1. Bringing technology with you
Don’t bring your smartphone, iPad, or other tech gadget to bed with you. It will be hard to fall asleep and stay asleep if you do this. A recent Bank of America consumer trends report found that roughly 71% of survey respondents sleep with their smartphones and 23% actually fall asleep with their tech tool in their hand. It’s time to break free from the dependence and reclaim your bed.
“In the evening, power down electronics at least an hour before bed to avoid both the mental and physical stimulation from these devices,” Dr. Natalie Dautovich, National Sleep Foundation environmental scholar, told The Cheat Sheet.
2. Consuming caffeinated beverages
Although a caffeine rush may help you get a boost so that you can meet an impending deadline or stay up to take care of a newborn, it will wreck your sleep. Unless you like lying awake, staring at your ceiling all night, you might want to put that cup of coffee down.
“Because caffeine is a stimulant, most people use it after waking up in the morning or to remain alert during the day. While it is important to note that caffeine cannot replace sleep, it can temporarily make us feel more alert by blocking sleep-inducing chemicals in the brain and increasing adrenaline production… Caffeine enters the bloodstream through the stomach and small intestine and can have a stimulating effect as soon as 15 minutes after it is consumed. Once in the body, caffeine will persist for several hours: it takes about 6 hours for one half of the caffeine to be eliminated,” notes the National Sleep Foundation.
If you are sensitive to the adrenaline rush from exercise, you may not want to do a full workout before it’s time to go to sleep.
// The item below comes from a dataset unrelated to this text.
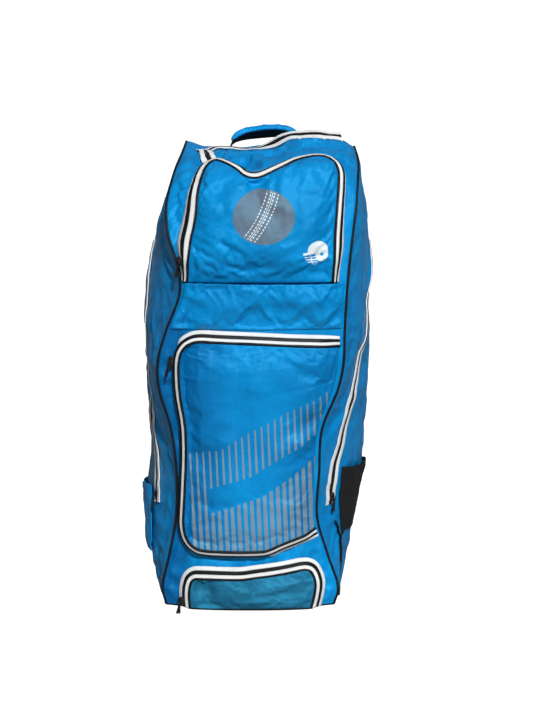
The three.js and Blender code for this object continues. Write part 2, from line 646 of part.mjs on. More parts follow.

Rigorous exercise can make it difficult for some people to fall asleep. It was previously thought that all people should avoid working out before bedtime, but newer studies have found this is not true for everyone. However, if you fall into the group who is affected by a pre-bedtime workout, you may want to wait until the morning. If you prefer to exercise in the evenings, it’s best to do so a few hours before bedtime. This will give your body sufficient time to power down.
“It turns out that Dr. Stuart Quan, a professor of sleep medicine at Harvard Medical School, has investigated this very question. In a recent CNN report, he points out that there is anecdotal evidence that some people have difficulty falling asleep after vigorous bouts of late-night exercise, and that because of high adrenaline, increased brain activity, and a difficulty “winding down,” these individuals in particular should be wary of working out too close to bedtime. Dr. Quan recommends that if you fall into that group, you give yourself a few hours between your workout time and bed time to allow your body temperature to cool down to 98.6, your heart rate to return to its resting pace, and your adrenaline levels to lower,” said fitness expert Ben Greenfield.